The leader Chomsky was referring to was, of course, former President Donald Trump, who is viewed by many on the far right as America's president in exile even though he was decisively rejected in the 2020 presidential election. When Republican presidents were voted out of office in the past — Herbert Hoover in 1931, George H.W. Bush in 1992 — the GOP did not regard them as presidents in exile. But in 2021, many Republicans in Congress are afraid to say one word against Trump or even acknowledge that President Joe Biden won the 2020 election.

Fox News and other right-wing media outlets have become obsessed with critical race theory, which studies the racism of the past and the effect it has on the United States' institutions today. Pro-Trump Republicans view critical race theory studies as an assault on white Americans in general, and Chomsky finds it disturbing that Trumpistas are violently opposed to even acknowledging that the United States has a history of racism.

"Legislation is being enacted to ban instruction in 'critical race theory,' the new demon, replacing communism and Islamic terror as the plague of the modern age," Chomsky explained. "'Critical race theory' is the scare-phrase used for the study of the systematic structural and cultural factors in the hideous 400-year history of slavery and enduring racist repression. Proper indoctrination in schools and universities must ban this heresy. What actually happened for 400 years and is very much alive today must be presented to students as a deviation from the real America, pure and innocent, much as in well-run totalitarian states."

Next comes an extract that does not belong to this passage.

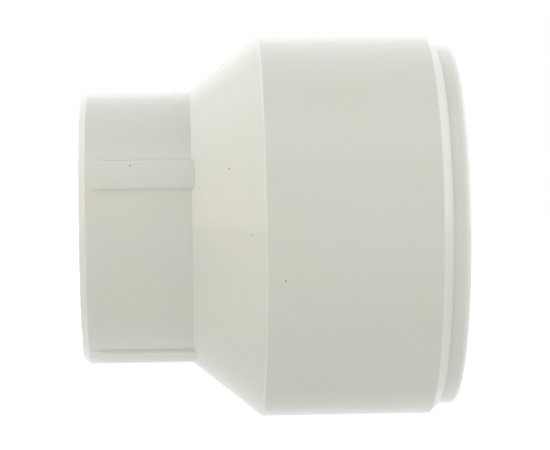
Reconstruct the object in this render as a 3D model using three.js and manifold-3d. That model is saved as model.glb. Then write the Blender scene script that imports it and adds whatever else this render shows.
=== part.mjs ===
// Ring-seal concentric reducer: a 110 mm push-fit socket stepped down to an 82 mm solvent-weld socket.
// Millimetres, +Z up. The bore runs along X: the small socket opens at -X and the large one at +X.
// The origin is on the bore's axis, half way along the fitting.

import * as THREE from 'three';
import { mergeVertices } from 'three/addons/utils/BufferGeometryUtils.js';
import Module from 'manifold-3d';

const wasm = await Module();
wasm.setup();

// ---- Driving dimensions. "At" values are distances along the bore from the small end's face. ----

const LENGTH = 123.3;
const SEGMENTS = 72; // flats round every turned surface, the same for all pieces so that their gaps hold
const GAP = 0.3; // clearance between pieces that touch on the real fitting

// Pipes that the two sockets take.
const LARGE_PIPE_R = 55.0;
const SMALL_PIPE_R = 41.2;

// Outside of the body.
const SMALL_R = 45.2;
const BARREL_R = 63.4;
const RIM_R = 60.2;
const FACE_CHAMFER = 2.0;
const CONE_START_AT = 36.0;
const CONE_END_AT = 58.9;
const BEVEL_START_AT = 114.5;
const RIM_AT = 117.7;

// Inside of the body.
const SMALL_MOUTH_R = SMALL_PIPE_R + 0.2;
const SMALL_ROOT_R = SMALL_PIPE_R;
const LEAD_IN = 0.5;
const SMALL_STOP_R = 39.2;
const SMALL_STOP_THICKNESS = 2.0;
const CONE_WALL = 4.86; // measured square to the axis, so 3.8 through the sloping wall
const SHOULDER_R = 56.0;
const BARREL_BORE_R = 59.2;

// Snap groove in the barrel's bore, which the cap's bead sits in.
const GROOVE_START_AT = 108.8;
const GROOVE_END_AT = 111.8;
const GROOVE_R = 60.4;
const GROOVE_RAMP = 0.6;

// Raised alignment pads on the small cylinder, a quarter turn apart.
const PAD_COUNT = 4;
const PAD_PHASE_DEG = 67.5; // of the first pad's middle, from +Z towards -Y
const PAD_WIDTH = 10.3;
const PAD_HEIGHT = 0.9;
const PAD_START_AT = 2.6;
const PAD_RAMP = 5.0; // length over which a pad rises from the cylinder to its full height
const PAD_END_AT = 38.0; // inside the cone's wall, so the pad dies into the cone
const PAD_ROOT = 1.2; // how deep a pad is set into the body's wall before they are joined

// Pipe guide sleeve.
const SLEEVE_BORE_R = LARGE_PIPE_R + 0.4;
const SLEEVE_WALL = 2.2;
const SLEEVE_END_AT = 94.0;
const SLEEVE_COLLAR = 2.4;
const LARGE_STOP_R = 52.8;
const LARGE_STOP_THICKNESS = 2.4;

// Lip seal.
const SEAL_LENGTH = 11.7;
const SEAL_BAND = 2.6;
const BAND_RECESS = 0.2; // how far the band is hollowed between its heel and the lip's root
const HEEL_LENGTH = 1.6;
const HEEL_HEIGHT = 0.8;
const LIP_ROOT_DROP = 0.9; // how far the lip's root stands in from the band
const LIP_TIP_R = 53.6;
const LIP_TIP_AT = 97.4;
const LIP_THICKNESS = 2.0;

// Retaining cap.
const CAP_BORE_R = LARGE_PIPE_R + 0.9;
const CAP_FLANGE_R = 60.2;
const CAP_FACE_R = 58.5;
const CAP_ROUND_START_AT = 120.9;
const CAP_MOUTH_R = 56.7;
const CAP_MOUTH_DEPTH = 2.0;
const BEAD_R = 60.05;
const BEAD_START_AT = GROOVE_START_AT + GAP;
const BEAD_END_AT = GROOVE_END_AT - GAP;
const BEAD_RAMP = 0.7;
const SLOT_COUNT = 8;
const SLOT_WIDTH = 2.4;
const SLOT_END_AT = 115.2;

// How far a block that cuts or limits a ring reaches past it, so that no two of their faces coincide.
const OVERSHOOT = 1.0;
const PAD_DIP = 0.1; // how far under the cylinder's surface a pad's ramp starts, for the same reason

// Sizes that follow from the above.
const BORE_FIT_R = BARREL_BORE_R - GAP;
const CONE_SLOPE = (BARREL_R - SMALL_R) / (CONE_END_AT - CONE_START_AT);
const SLEEVE_START_AT = CONE_END_AT + GAP;
const SEAL_START_AT = SLEEVE_END_AT + GAP;
const SEAL_END_AT = SEAL_START_AT + SEAL_LENGTH;
const SKIRT_START_AT = SEAL_END_AT + GAP;
const FLANGE_START_AT = RIM_AT + GAP;

// ---- Materials ----

const whitePlastic = () => new THREE.MeshStandardMaterial({ color: 0xe9e9e0, roughness: 0.42, metalness: 0 });
const blackRubber = () => new THREE.MeshStandardMaterial({ color: 0x1b1c1d, roughness: 0.75, metalness: 0 });

// ---- Helpers ----

// Turns a closed outline of [distance along the bore, radius] pairs, listed clockwise as seen with the
// bore running right and the radius up, into a ring about the geometry's own Y axis.
function turned(outline) {
  const points = outline.map(([at, radius]) => new THREE.Vector2(radius, at - LENGTH / 2));
  points.push(points[0].clone());
  return new THREE.LatheGeometry(points, SEGMENTS);
}

// Points of a quarter ellipse from [at, radius + rise] to [at + run, radius], bulging outwards.
function roundedCorner(at, radius, run, rise, steps = 4) {
  return Array.from({ length: steps + 1 }, (_, step) => {
    const angle = (step / steps) * (Math.PI / 2);
    return [at + run * Math.sin(angle), radius + rise * Math.cos(angle)];
  });
}

function solidOf(geometry) {
  const bare = geometry.clone();
  bare.deleteAttribute('normal');
  bare.deleteAttribute('uv');
  const merged = mergeVertices(bare);
  const vertProperties = new Float32Array(merged.attributes.position.array);
  const triVerts = new Uint32Array(merged.index.array);
  return new wasm.Manifold(new wasm.Mesh({ numProp: 3, vertProperties, triVerts }));
}

function geometryOf(solid) {
  const { vertProperties, triVerts } = solid.getMesh();
  const geometry = new THREE.BufferGeometry();
  geometry.setAttribute('position', new THREE.BufferAttribute(vertProperties, 3));
  geometry.setIndex(new THREE.BufferAttribute(triVerts, 1));
  geometry.computeVertexNormals();
  return geometry;
}

// A block that reaches from the inner to the outer radius, centred on the given direction round the bore.
function radialBlock(startAt, endAt, innerR, outerR, width, angleDeg) {
  const block = new THREE.BoxGeometry(width, endAt - startAt, outerR - innerR);
  block.translate(0, (startAt + endAt - LENGTH) / 2, (innerR + outerR) / 2);
  block.rotateY(THREE.MathUtils.degToRad(angleDeg));
  return block;
}

// ---- Pieces ----

function bodyShell() {
  const coneInnerR = (at) => SMALL_R + (at - CONE_START_AT) * CONE_SLOPE - CONE_WALL;
  const stopEndAt = CONE_START_AT + SMALL_STOP_THICKNESS;
  const shoulderAt = CONE_START_AT + (SHOULDER_R + CONE_WALL - SMALL_R) / CONE_SLOPE;
  return turned([
    [0, SMALL_R - FACE_CHAMFER],
    [FACE_CHAMFER, SMALL_R],
    [CONE_START_AT, SMALL_R],
    [CONE_END_AT, BARREL_R],
    [BEVEL_START_AT, BARREL_R],
    [RIM_AT, RIM_R],
    [RIM_AT, BARREL_BORE_R],
    [GROOVE_END_AT, BARREL_BORE_R],
    [GROOVE_END_AT - GROOVE_RAMP / 2, GROOVE_R],
    [GROOVE_START_AT + GROOVE_RAMP, GROOVE_R],
    [GROOVE_START_AT, BARREL_BORE_R],
    [CONE_END_AT, BARREL_BORE_R],
    [CONE_END_AT, SHOULDER_R],
    [shoulderAt, SHOULDER_R],
    [stopEndAt, coneInnerR(stopEndAt)],
    [stopEndAt, SMALL_STOP_R],
    [CONE_START_AT, SMALL_STOP_R],
    [CONE_START_AT, SMALL_ROOT_R],
    [LEAD_IN, SMALL_MOUTH_R],
    [0, SMALL_MOUTH_R + LEAD_IN],
  ]);
}

function alignmentPad(index) {
  const rootR = SMALL_R - PAD_ROOT;
  const topR = SMALL_R + PAD_HEIGHT;
  const ring = turned([
    [PAD_START_AT, SMALL_R - PAD_DIP],
    [PAD_START_AT + PAD_RAMP, topR],
    [PAD_END_AT, topR],
    [PAD_END_AT, rootR],
    [PAD_START_AT, rootR],
  ]);
  const sector = radialBlock(
    PAD_START_AT - OVERSHOOT,
    PAD_END_AT + OVERSHOOT,
    rootR - OVERSHOOT,
    topR + OVERSHOOT,
    PAD_WIDTH,
    PAD_PHASE_DEG + (360 / PAD_COUNT) * index,
  );
  return solidOf(ring).intersect(solidOf(sector));
}

function reducerBody() {
  let solid = solidOf(bodyShell());
  for (let index = 0; index < PAD_COUNT; index += 1) {
    solid = solid.add(alignmentPad(index));
  }
  return geometryOf(solid);
}

// A spool: a thin tube with a collar at each end and one in the middle, and a lip that stops the pipe.
function pipeGuideSleeve() {
  const tubeR = SLEEVE_BORE_R + SLEEVE_WALL;
  const middleAt = (SLEEVE_START_AT + SLEEVE_END_AT) / 2;
  return turned([
    [SLEEVE_START_AT, BORE_FIT_R],
    [SLEEVE_START_AT + SLEEVE_COLLAR, BORE_FIT_R],
    [SLEEVE_START_AT + SLEEVE_COLLAR, tubeR],
    [middleAt - SLEEVE_COLLAR / 2, tubeR],
    [middleAt - SLEEVE_COLLAR / 2, BORE_FIT_R],
    [middleAt + SLEEVE_COLLAR / 2, BORE_FIT_R],
    [middleAt + SLEEVE_COLLAR / 2, tubeR],
    [SLEEVE_END_AT - SLEEVE_COLLAR, tubeR],
    [SLEEVE_END_AT - SLEEVE_COLLAR, BORE_FIT_R],
    [SLEEVE_END_AT, BORE_FIT_R],
    [SLEEVE_END_AT, SLEEVE_BORE_R],
    [SLEEVE_START_AT + LARGE_STOP_THICKNESS, SLEEVE_BORE_R],
    [SLEEVE_START_AT + LARGE_STOP_THICKNESS, LARGE_STOP_R],
    [SLEEVE_START_AT, LARGE_STOP_R],
  ]);
}

// A band with a lip that starts at its mouth side and leans inwards, away from the mouth.
function lipSeal() {
  const bandR = BORE_FIT_R - SEAL_BAND;
  const recessR = bandR + BAND_RECESS;
  return turned([
    [SEAL_START_AT, BORE_FIT_R],
    [SEAL_END_AT, BORE_FIT_R],
    [SEAL_END_AT, bandR],
    [SEAL_END_AT - LIP_THICKNESS, bandR - LIP_ROOT_DROP],
    [LIP_TIP_AT + LIP_THICKNESS, LIP_TIP_R],
    [LIP_TIP_AT, LIP_TIP_R],
    [LIP_TIP_AT, LIP_TIP_R + LIP_THICKNESS / 2],
    [SEAL_END_AT - 2 * LIP_THICKNESS, recessR],
    [SEAL_START_AT + HEEL_LENGTH, recessR],
    [SEAL_START_AT, recessR - HEEL_HEIGHT],
  ]);
}

function retainingCap() {
  const ring = turned([
    [SKIRT_START_AT, BORE_FIT_R],
    [BEAD_START_AT, BORE_FIT_R],
    [BEAD_START_AT + BEAD_RAMP, BEAD_R],
    [BEAD_END_AT - BEAD_RAMP / 2, BEAD_R],
    [BEAD_END_AT, BORE_FIT_R],
    [FLANGE_START_AT, BORE_FIT_R],
    [FLANGE_START_AT, CAP_FLANGE_R],
    ...roundedCorner(CAP_ROUND_START_AT, CAP_FACE_R, LENGTH - CAP_ROUND_START_AT, CAP_FLANGE_R - CAP_FACE_R),
    [LENGTH, CAP_MOUTH_R],
    [LENGTH - CAP_MOUTH_DEPTH, CAP_BORE_R],
    [SKIRT_START_AT, CAP_BORE_R],
  ]);
  let solid = solidOf(ring);
  for (let index = 0; index < SLOT_COUNT; index += 1) {
    const slot = radialBlock(
      SKIRT_START_AT - OVERSHOOT,
      SLOT_END_AT,
      CAP_BORE_R - OVERSHOOT,
      BEAD_R + OVERSHOOT,
      SLOT_WIDTH,
      (360 / SLOT_COUNT) * (index + 0.5),
    );
    solid = solid.subtract(solidOf(slot));
  }
  return geometryOf(solid);
}

// ---- Assembly ----

const reducer = new THREE.Group();
reducer.rotation.z = -Math.PI / 2; // lays the turned pieces' Y axis along +X

function addPiece(name, geometry, material) {
  const mesh = new THREE.Mesh(geometry, material);
  mesh.name = name;
  reducer.add(mesh);
}

addPiece('reducer_body', reducerBody(), whitePlastic());
addPiece('pipe_guide_sleeve', pipeGuideSleeve(), whitePlastic());
addPiece('lip_seal', lipSeal(), blackRubber());
addPiece('retaining_cap', retainingCap(), whitePlastic());

const assembly = new THREE.Group();
assembly.add(reducer);

export default assembly;
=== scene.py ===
import math

import bmesh
import bpy
import numpy as np
from mathutils import Matrix, Vector


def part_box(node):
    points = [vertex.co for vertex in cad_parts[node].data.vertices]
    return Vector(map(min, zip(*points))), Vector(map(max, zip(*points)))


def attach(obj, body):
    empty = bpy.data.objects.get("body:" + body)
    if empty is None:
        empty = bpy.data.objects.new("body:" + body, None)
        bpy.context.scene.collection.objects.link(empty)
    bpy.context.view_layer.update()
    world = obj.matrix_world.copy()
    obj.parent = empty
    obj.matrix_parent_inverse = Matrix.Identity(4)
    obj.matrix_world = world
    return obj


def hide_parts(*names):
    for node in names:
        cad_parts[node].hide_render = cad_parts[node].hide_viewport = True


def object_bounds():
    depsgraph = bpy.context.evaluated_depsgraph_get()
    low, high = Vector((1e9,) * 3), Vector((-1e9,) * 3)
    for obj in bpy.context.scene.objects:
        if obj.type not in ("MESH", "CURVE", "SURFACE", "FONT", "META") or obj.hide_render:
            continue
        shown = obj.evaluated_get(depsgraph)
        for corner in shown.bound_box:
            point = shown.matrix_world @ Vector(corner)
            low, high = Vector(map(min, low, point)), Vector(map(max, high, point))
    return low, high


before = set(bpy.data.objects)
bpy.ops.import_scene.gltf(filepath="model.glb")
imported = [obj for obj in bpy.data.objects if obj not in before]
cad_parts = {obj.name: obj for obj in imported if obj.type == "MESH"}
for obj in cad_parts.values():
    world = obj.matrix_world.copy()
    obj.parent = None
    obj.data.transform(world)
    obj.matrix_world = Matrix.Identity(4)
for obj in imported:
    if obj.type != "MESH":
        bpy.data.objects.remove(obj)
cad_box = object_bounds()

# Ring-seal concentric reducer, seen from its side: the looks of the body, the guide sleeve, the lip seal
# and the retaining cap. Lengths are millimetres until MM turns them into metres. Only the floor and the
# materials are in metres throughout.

MM = 0.001

# ---- Sizes. "At" is a place along X, the bore's axis, and "R" is a radius round it. ----

# From the frame.
body_low, body_high = (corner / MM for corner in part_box("reducer_body"))
sleeve_low, sleeve_high = (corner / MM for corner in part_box("pipe_guide_sleeve"))
seal_low, seal_high = (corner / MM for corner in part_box("lip_seal"))
cap_low, cap_high = (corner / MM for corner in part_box("retaining_cap"))

FACE_AT = body_low.x
RIM_AT = body_high.x
BARREL_R = body_high.z
SLEEVE_R = sleeve_high.z  # the cap's skirt has the same radius
SEAL_R = seal_high.z
NOSE_AT = cap_high.x
CAP_FLANGE_R = cap_high.z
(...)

When he was president, Trump even called for "patriotic education" — a phrase that, Trump's critics noted, sounded like it was right out of Mao Tse Tung's Communist China.

Chomsky told Polychroniou that he is "hesitant" to describe the GOP of 2021 as a "party" because "that might suggest that they have some interest in participating honestly in normal parliamentary politics."

"Attitudes among the voting base are truly ominous," the 92-year-old author warned. "Put aside the fact that a large majority of Trump voters believe that the elections were stolen. A majority also believe that 'the traditional American way of life is disappearing so fast that we may have to use force to save it,' and 40% take a stronger stand: 'if elected leaders will not protect America, the people must do it themselves, even if it requires violent actions.' Not surprising, perhaps, when a quarter of Republicans are reported to believe that 'the government, media, and financial worlds in the U.S. are controlled by a group of Satan-worshipping pedophiles who run a global child sex trafficking operation.'"

The conspiracy theory that the U.S. government has been infiltrated by "Satan-worshipping pedophiles" came from the QAnon cult, which far-right pro-Trump Republicans such as Rep. Marjorie Taylor Greene of Georgia and Rep. Lauren Boebert of Colorado have supported.

Chomsky, however, draws one distinction between the Trumpified GOP of 2021 and the 1930s fascism of Germany's Adolf Hitler and Italy's Benito Mussolini, a.k.a. Il Duce: the GOP of 2021, for all its faux populism, remains committed to economic "neoliberalism."

Indeed, some fascists of the past, including Spain's Francisco Franco, a.k.a. El Generalissimo, at least believed in having some type of social safety net; Trumpified Republicans don't.

Chomsky told Polychroniou, "The term 'neoliberal proto-fascism' captures well both the features of the current (Republican) Party and the distinction from the fascism of the past. The commitment to the most brutal form of neoliberalism is apparent in the legislative record, crucially the subordination of the Party to private capital, the inverse of classic fascism."